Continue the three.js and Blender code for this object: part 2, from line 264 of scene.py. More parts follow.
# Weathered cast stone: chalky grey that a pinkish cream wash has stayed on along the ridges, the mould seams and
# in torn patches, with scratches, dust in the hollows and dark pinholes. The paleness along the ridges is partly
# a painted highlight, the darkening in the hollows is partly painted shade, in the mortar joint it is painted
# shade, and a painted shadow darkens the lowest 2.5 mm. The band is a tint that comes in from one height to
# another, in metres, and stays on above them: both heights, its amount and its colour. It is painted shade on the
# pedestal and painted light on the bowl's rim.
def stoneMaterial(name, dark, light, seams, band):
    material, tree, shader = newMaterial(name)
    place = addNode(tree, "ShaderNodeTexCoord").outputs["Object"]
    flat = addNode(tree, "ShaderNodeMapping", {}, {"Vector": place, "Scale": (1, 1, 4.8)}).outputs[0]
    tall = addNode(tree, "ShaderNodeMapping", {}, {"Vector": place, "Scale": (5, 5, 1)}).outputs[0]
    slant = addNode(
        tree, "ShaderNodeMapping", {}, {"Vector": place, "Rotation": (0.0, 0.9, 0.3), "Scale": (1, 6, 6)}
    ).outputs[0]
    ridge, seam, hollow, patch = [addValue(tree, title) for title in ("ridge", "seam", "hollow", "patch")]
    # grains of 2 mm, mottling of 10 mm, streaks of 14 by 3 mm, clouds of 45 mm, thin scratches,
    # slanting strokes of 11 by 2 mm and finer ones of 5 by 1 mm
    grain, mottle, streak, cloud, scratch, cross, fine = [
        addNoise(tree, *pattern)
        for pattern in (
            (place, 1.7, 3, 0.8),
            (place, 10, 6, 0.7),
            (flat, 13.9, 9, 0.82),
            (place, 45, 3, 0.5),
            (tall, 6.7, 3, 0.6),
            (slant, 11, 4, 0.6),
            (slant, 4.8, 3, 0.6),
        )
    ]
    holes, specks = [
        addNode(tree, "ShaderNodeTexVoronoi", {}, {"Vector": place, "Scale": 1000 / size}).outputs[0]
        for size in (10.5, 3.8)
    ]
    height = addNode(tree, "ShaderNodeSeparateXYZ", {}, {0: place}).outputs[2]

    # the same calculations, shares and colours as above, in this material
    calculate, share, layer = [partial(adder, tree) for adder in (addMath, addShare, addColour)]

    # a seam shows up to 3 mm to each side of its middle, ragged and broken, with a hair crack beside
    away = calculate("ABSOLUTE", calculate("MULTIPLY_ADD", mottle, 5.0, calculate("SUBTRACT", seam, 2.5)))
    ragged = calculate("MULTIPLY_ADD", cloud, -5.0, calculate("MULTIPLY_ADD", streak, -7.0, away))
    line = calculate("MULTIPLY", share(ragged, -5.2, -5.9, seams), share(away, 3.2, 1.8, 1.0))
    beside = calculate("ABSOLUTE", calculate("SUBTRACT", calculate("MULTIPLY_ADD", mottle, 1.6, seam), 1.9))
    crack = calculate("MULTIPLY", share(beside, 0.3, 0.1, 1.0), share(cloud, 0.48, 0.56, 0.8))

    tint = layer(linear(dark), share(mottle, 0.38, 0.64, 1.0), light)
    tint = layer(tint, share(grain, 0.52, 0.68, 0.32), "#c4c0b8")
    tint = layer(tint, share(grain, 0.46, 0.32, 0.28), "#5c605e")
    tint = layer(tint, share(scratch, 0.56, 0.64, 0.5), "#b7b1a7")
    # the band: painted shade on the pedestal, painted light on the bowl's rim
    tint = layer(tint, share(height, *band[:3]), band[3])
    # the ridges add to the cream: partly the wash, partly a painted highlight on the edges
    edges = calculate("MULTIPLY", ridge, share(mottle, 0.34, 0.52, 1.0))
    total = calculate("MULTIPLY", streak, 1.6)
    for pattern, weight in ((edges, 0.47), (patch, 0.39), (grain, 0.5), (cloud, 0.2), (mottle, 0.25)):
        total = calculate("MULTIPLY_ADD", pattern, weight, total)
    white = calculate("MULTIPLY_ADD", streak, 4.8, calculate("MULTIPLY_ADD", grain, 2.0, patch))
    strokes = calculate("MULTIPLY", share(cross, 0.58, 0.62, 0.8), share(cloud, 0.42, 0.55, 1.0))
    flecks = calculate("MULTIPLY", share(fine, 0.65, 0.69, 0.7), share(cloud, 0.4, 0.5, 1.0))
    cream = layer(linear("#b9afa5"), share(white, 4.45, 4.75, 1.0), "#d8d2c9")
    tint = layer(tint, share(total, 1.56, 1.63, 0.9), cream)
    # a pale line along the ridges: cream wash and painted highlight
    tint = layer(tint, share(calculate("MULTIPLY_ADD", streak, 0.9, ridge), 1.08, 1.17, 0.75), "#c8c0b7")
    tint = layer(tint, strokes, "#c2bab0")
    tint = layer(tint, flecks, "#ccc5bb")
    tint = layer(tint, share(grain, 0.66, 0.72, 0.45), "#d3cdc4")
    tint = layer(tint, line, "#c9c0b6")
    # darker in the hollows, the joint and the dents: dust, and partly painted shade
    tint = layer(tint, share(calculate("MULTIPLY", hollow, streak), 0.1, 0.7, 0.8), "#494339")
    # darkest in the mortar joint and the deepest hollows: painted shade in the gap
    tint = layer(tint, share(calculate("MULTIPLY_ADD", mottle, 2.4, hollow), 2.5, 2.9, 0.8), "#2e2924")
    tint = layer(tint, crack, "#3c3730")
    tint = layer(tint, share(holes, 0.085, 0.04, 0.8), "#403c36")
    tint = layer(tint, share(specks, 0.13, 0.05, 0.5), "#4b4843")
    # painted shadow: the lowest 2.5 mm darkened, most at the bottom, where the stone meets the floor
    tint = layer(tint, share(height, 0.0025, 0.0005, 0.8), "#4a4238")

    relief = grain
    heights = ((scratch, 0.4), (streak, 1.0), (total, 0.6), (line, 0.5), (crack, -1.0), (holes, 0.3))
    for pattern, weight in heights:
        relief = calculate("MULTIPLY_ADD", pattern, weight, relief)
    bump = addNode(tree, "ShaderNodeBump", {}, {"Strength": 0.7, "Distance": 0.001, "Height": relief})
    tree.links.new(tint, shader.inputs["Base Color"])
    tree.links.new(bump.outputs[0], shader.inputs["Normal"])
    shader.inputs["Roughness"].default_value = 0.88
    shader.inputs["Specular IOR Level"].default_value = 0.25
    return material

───

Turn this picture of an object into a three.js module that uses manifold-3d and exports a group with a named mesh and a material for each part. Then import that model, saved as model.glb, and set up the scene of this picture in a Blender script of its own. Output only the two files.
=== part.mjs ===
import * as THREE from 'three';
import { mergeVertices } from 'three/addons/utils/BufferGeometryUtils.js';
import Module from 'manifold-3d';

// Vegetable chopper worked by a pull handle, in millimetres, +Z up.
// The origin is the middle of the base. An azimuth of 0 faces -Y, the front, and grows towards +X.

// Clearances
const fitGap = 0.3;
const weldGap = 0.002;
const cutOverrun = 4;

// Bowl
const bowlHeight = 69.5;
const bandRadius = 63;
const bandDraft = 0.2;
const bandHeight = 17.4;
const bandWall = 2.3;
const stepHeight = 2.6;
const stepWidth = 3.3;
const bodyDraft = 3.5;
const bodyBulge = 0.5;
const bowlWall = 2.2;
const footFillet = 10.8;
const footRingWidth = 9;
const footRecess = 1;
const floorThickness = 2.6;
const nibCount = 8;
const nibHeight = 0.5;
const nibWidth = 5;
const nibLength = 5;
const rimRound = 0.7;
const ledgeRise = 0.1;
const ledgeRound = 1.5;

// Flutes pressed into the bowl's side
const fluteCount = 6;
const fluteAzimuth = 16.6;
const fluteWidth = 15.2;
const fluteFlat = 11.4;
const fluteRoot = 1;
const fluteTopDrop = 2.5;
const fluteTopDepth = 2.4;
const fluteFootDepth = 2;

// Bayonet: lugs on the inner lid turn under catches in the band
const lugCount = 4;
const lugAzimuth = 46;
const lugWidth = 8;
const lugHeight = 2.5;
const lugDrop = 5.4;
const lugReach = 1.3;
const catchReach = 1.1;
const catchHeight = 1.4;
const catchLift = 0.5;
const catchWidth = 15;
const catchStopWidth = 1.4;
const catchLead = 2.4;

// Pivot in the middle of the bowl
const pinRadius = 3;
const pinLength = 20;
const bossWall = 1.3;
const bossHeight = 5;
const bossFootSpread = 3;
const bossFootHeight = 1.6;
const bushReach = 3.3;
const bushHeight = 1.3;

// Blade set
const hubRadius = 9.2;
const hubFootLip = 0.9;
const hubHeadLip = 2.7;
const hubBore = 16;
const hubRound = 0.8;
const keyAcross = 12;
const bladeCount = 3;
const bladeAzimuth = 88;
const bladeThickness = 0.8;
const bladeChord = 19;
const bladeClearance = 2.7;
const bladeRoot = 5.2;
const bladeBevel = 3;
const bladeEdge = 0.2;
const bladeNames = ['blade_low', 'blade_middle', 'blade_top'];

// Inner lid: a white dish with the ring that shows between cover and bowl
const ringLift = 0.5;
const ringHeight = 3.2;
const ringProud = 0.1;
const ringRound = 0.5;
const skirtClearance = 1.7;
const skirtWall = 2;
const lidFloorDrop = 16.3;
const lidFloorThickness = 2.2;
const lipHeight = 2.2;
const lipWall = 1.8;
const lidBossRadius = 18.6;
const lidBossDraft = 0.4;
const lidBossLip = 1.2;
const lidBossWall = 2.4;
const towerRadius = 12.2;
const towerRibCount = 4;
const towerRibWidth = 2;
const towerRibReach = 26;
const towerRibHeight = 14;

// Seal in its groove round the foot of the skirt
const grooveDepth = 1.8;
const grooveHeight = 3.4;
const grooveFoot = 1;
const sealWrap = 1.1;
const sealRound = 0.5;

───

> [Description of the task]: Using the entries above, return exactly the lines from the line with "Continue the three.js" to the line with "calculate, share, layer", counting both of those lines.

> [Finished answer]:
Continue the three.js and Blender code for this object: part 2, from line 264 of scene.py. More parts follow.
# Weathered cast stone: chalky grey that a pinkish cream wash has stayed on along the ridges, the mould seams and
# in torn patches, with scratches, dust in the hollows and dark pinholes. The paleness along the ridges is partly
# a painted highlight, the darkening in the hollows is partly painted shade, in the mortar joint it is painted
# shade, and a painted shadow darkens the lowest 2.5 mm. The band is a tint that comes in from one height to
# another, in metres, and stays on above them: both heights, its amount and its colour. It is painted shade on the
# pedestal and painted light on the bowl's rim.
def stoneMaterial(name, dark, light, seams, band):
    material, tree, shader = newMaterial(name)
    place = addNode(tree, "ShaderNodeTexCoord").outputs["Object"]
    flat = addNode(tree, "ShaderNodeMapping", {}, {"Vector": place, "Scale": (1, 1, 4.8)}).outputs[0]
    tall = addNode(tree, "ShaderNodeMapping", {}, {"Vector": place, "Scale": (5, 5, 1)}).outputs[0]
    slant = addNode(
        tree, "ShaderNodeMapping", {}, {"Vector": place, "Rotation": (0.0, 0.9, 0.3), "Scale": (1, 6, 6)}
    ).outputs[0]
    ridge, seam, hollow, patch = [addValue(tree, title) for title in ("ridge", "seam", "hollow", "patch")]
    # grains of 2 mm, mottling of 10 mm, streaks of 14 by 3 mm, clouds of 45 mm, thin scratches,
    # slanting strokes of 11 by 2 mm and finer ones of 5 by 1 mm
    grain, mottle, streak, cloud, scratch, cross, fine = [
        addNoise(tree, *pattern)
        for pattern in (
            (place, 1.7, 3, 0.8),
            (place, 10, 6, 0.7),
            (flat, 13.9, 9, 0.82),
            (place, 45, 3, 0.5),
            (tall, 6.7, 3, 0.6),
            (slant, 11, 4, 0.6),
            (slant, 4.8, 3, 0.6),
        )
    ]
    holes, specks = [
        addNode(tree, "ShaderNodeTexVoronoi", {}, {"Vector": place, "Scale": 1000 / size}).outputs[0]
        for size in (10.5, 3.8)
    ]
    height = addNode(tree, "ShaderNodeSeparateXYZ", {}, {0: place}).outputs[2]

    # the same calculations, shares and colours as above, in this material
    calculate, share, layer = [partial(adder, tree) for adder in (addMath, addShare, addColour)]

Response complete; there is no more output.